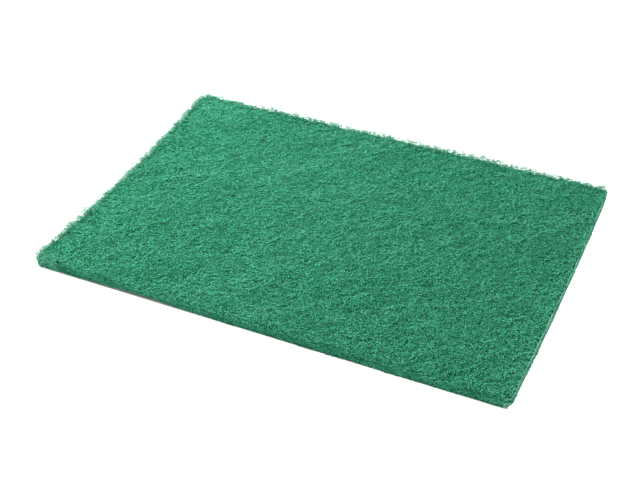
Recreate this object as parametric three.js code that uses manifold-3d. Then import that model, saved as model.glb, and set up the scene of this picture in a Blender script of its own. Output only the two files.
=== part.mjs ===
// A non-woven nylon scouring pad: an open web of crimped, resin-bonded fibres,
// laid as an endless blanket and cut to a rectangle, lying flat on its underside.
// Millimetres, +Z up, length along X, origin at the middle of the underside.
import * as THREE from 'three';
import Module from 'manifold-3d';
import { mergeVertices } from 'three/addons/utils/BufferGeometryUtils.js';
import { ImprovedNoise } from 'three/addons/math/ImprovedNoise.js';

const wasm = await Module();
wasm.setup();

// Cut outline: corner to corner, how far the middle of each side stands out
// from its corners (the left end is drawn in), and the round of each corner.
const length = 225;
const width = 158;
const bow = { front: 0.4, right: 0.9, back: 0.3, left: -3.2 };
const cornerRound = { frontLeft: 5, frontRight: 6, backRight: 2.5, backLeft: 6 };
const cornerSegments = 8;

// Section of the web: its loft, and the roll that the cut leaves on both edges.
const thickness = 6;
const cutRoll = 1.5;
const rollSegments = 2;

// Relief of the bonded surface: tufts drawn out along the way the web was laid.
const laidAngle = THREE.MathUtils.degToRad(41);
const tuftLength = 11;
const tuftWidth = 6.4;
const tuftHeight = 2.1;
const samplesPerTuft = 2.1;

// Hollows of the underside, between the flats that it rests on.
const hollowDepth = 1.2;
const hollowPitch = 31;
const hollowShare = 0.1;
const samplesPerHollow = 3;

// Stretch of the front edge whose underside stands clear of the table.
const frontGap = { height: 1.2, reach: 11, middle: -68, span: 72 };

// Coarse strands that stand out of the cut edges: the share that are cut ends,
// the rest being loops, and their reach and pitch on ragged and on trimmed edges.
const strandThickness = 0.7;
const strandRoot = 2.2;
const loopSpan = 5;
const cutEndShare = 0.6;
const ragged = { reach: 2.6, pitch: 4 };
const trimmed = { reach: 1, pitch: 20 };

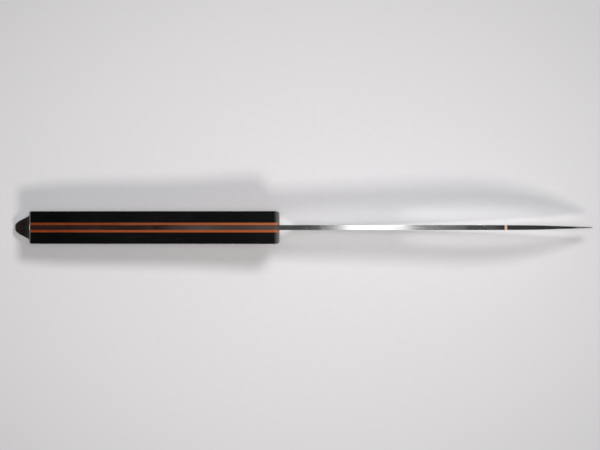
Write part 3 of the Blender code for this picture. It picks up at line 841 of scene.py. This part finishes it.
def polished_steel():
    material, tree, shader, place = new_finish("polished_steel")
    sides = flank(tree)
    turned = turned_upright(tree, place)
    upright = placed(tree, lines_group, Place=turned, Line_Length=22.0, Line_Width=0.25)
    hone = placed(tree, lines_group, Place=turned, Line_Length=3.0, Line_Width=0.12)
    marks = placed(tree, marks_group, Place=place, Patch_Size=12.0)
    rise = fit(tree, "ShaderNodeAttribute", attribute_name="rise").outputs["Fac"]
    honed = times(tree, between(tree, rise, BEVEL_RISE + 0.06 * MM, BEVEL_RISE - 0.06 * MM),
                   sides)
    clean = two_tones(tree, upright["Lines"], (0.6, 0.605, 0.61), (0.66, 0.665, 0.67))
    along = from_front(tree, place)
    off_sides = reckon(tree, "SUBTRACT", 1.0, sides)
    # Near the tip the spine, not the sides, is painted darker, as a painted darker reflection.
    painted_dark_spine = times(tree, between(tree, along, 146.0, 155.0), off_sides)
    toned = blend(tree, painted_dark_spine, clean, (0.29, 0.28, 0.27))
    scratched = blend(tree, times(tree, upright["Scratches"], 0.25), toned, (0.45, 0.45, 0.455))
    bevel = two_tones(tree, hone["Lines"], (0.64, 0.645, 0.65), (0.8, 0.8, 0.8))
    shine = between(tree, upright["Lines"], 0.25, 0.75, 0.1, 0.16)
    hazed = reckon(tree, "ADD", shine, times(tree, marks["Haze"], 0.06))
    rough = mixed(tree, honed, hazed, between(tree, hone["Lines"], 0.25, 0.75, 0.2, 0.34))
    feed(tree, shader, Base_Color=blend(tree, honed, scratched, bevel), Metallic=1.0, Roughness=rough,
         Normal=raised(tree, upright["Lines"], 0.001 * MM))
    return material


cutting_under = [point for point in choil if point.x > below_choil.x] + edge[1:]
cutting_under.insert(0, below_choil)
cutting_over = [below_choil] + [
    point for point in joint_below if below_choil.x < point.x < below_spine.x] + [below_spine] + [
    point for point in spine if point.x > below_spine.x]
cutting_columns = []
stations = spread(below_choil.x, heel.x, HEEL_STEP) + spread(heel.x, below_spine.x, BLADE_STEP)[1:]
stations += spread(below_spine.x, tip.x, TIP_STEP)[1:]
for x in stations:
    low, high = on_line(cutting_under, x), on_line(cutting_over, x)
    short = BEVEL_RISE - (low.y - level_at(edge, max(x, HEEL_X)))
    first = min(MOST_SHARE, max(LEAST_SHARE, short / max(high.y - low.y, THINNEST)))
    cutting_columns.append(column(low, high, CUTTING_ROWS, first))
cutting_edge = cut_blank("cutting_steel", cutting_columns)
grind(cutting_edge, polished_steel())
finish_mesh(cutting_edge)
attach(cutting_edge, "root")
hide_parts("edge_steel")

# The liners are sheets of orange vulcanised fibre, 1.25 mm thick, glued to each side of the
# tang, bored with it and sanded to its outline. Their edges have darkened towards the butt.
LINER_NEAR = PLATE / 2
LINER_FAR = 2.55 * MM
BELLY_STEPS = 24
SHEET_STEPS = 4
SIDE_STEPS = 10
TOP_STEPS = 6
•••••
• _Set exercise_
Write out every entry word for word.

• _Written response_
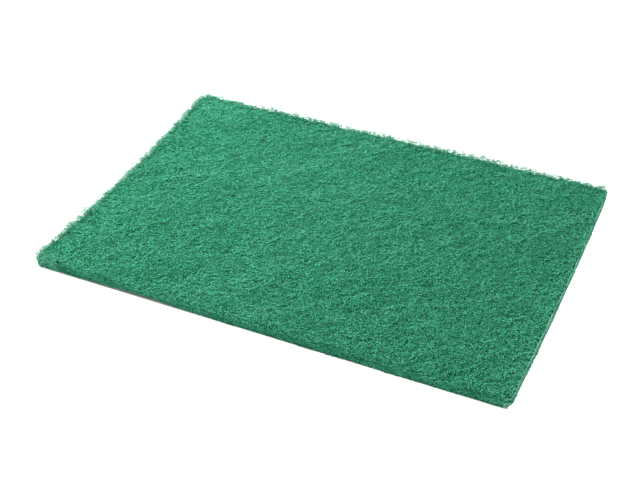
Recreate this object as parametric three.js code that uses manifold-3d. Then import that model, saved as model.glb, and set up the scene of this picture in a Blender script of its own. Output only the two files.
=== part.mjs ===
// A non-woven nylon scouring pad: an open web of crimped, resin-bonded fibres,
// laid as an endless blanket and cut to a rectangle, lying flat on its underside.
// Millimetres, +Z up, length along X, origin at the middle of the underside.
import * as THREE from 'three';
import Module from 'manifold-3d';
import { mergeVertices } from 'three/addons/utils/BufferGeometryUtils.js';
import { ImprovedNoise } from 'three/addons/math/ImprovedNoise.js';

const wasm = await Module();
wasm.setup();

// Cut outline: corner to corner, how far the middle of each side stands out
// from its corners (the left end is drawn in), and the round of each corner.
const length = 225;
const width = 158;
const bow = { front: 0.4, right: 0.9, back: 0.3, left: -3.2 };
const cornerRound = { frontLeft: 5, frontRight: 6, backRight: 2.5, backLeft: 6 };
const cornerSegments = 8;

// Section of the web: its loft, and the roll that the cut leaves on both edges.
const thickness = 6;
const cutRoll = 1.5;
const rollSegments = 2;

// Relief of the bonded surface: tufts drawn out along the way the web was laid.
const laidAngle = THREE.MathUtils.degToRad(41);
const tuftLength = 11;
const tuftWidth = 6.4;
const tuftHeight = 2.1;
const samplesPerTuft = 2.1;

// Hollows of the underside, between the flats that it rests on.
const hollowDepth = 1.2;
const hollowPitch = 31;
const hollowShare = 0.1;
const samplesPerHollow = 3;

// Stretch of the front edge whose underside stands clear of the table.
const frontGap = { height: 1.2, reach: 11, middle: -68, span: 72 };

// Coarse strands that stand out of the cut edges: the share that are cut ends,
// the rest being loops, and their reach and pitch on ragged and on trimmed edges.
const strandThickness = 0.7;
const strandRoot = 2.2;
const loopSpan = 5;
const cutEndShare = 0.6;
const ragged = { reach: 2.6, pitch: 4 };
const trimmed = { reach: 1, pitch: 20 };

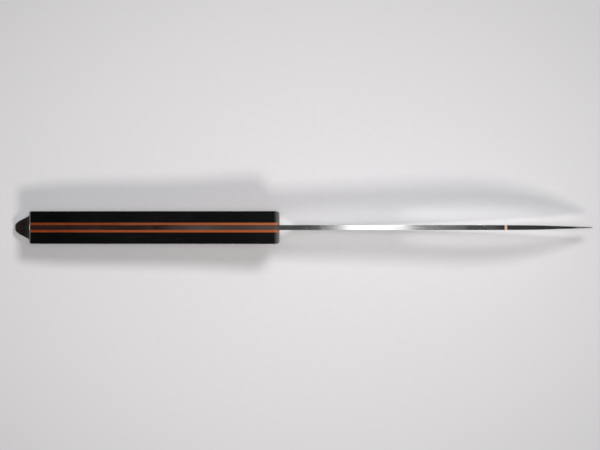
Write part 3 of the Blender code for this picture. It picks up at line 841 of scene.py. This part finishes it.
def polished_steel():
    material, tree, shader, place = new_finish("polished_steel")
    sides = flank(tree)
    turned = turned_upright(tree, place)
    upright = placed(tree, lines_group, Place=turned, Line_Length=22.0, Line_Width=0.25)
    hone = placed(tree, lines_group, Place=turned, Line_Length=3.0, Line_Width=0.12)
    marks = placed(tree, marks_group, Place=place, Patch_Size=12.0)
    rise = fit(tree, "ShaderNodeAttribute", attribute_name="rise").outputs["Fac"]
    honed = times(tree, between(tree, rise, BEVEL_RISE + 0.06 * MM, BEVEL_RISE - 0.06 * MM),
                   sides)
    clean = two_tones(tree, upright["Lines"], (0.6, 0.605, 0.61), (0.66, 0.665, 0.67))
    along = from_front(tree, place)
    off_sides = reckon(tree, "SUBTRACT", 1.0, sides)
    # Near the tip the spine, not the sides, is painted darker, as a painted darker reflection.
    painted_dark_spine = times(tree, between(tree, along, 146.0, 155.0), off_sides)
    toned = blend(tree, painted_dark_spine, clean, (0.29, 0.28, 0.27))
    scratched = blend(tree, times(tree, upright["Scratches"], 0.25), toned, (0.45, 0.45, 0.455))
    bevel = two_tones(tree, hone["Lines"], (0.64, 0.645, 0.65), (0.8, 0.8, 0.8))
    shine = between(tree, upright["Lines"], 0.25, 0.75, 0.1, 0.16)
    hazed = reckon(tree, "ADD", shine, times(tree, marks["Haze"], 0.06))
    rough = mixed(tree, honed, hazed, between(tree, hone["Lines"], 0.25, 0.75, 0.2, 0.34))
    feed(tree, shader, Base_Color=blend(tree, honed, scratched, bevel), Metallic=1.0, Roughness=rough,
         Normal=raised(tree, upright["Lines"], 0.001 * MM))
    return material


cutting_under = [point for point in choil if point.x > below_choil.x] + edge[1:]
cutting_under.insert(0, below_choil)
cutting_over = [below_choil] + [
    point for point in joint_below if below_choil.x < point.x < below_spine.x] + [below_spine] + [
    point for point in spine if point.x > below_spine.x]
cutting_columns = []
stations = spread(below_choil.x, heel.x, HEEL_STEP) + spread(heel.x, below_spine.x, BLADE_STEP)[1:]
stations += spread(below_spine.x, tip.x, TIP_STEP)[1:]
for x in stations:
    low, high = on_line(cutting_under, x), on_line(cutting_over, x)
    short = BEVEL_RISE - (low.y - level_at(edge, max(x, HEEL_X)))
    first = min(MOST_SHARE, max(LEAST_SHARE, short / max(high.y - low.y, THINNEST)))
    cutting_columns.append(column(low, high, CUTTING_ROWS, first))
cutting_edge = cut_blank("cutting_steel", cutting_columns)
grind(cutting_edge, polished_steel())
finish_mesh(cutting_edge)
attach(cutting_edge, "root")
hide_parts("edge_steel")

# The liners are sheets of orange vulcanised fibre, 1.25 mm thick, glued to each side of the
# tang, bored with it and sanded to its outline. Their edges have darkened towards the butt.
LINER_NEAR = PLATE / 2
LINER_FAR = 2.55 * MM
BELLY_STEPS = 24
SHEET_STEPS = 4
SIDE_STEPS = 10
TOP_STEPS = 6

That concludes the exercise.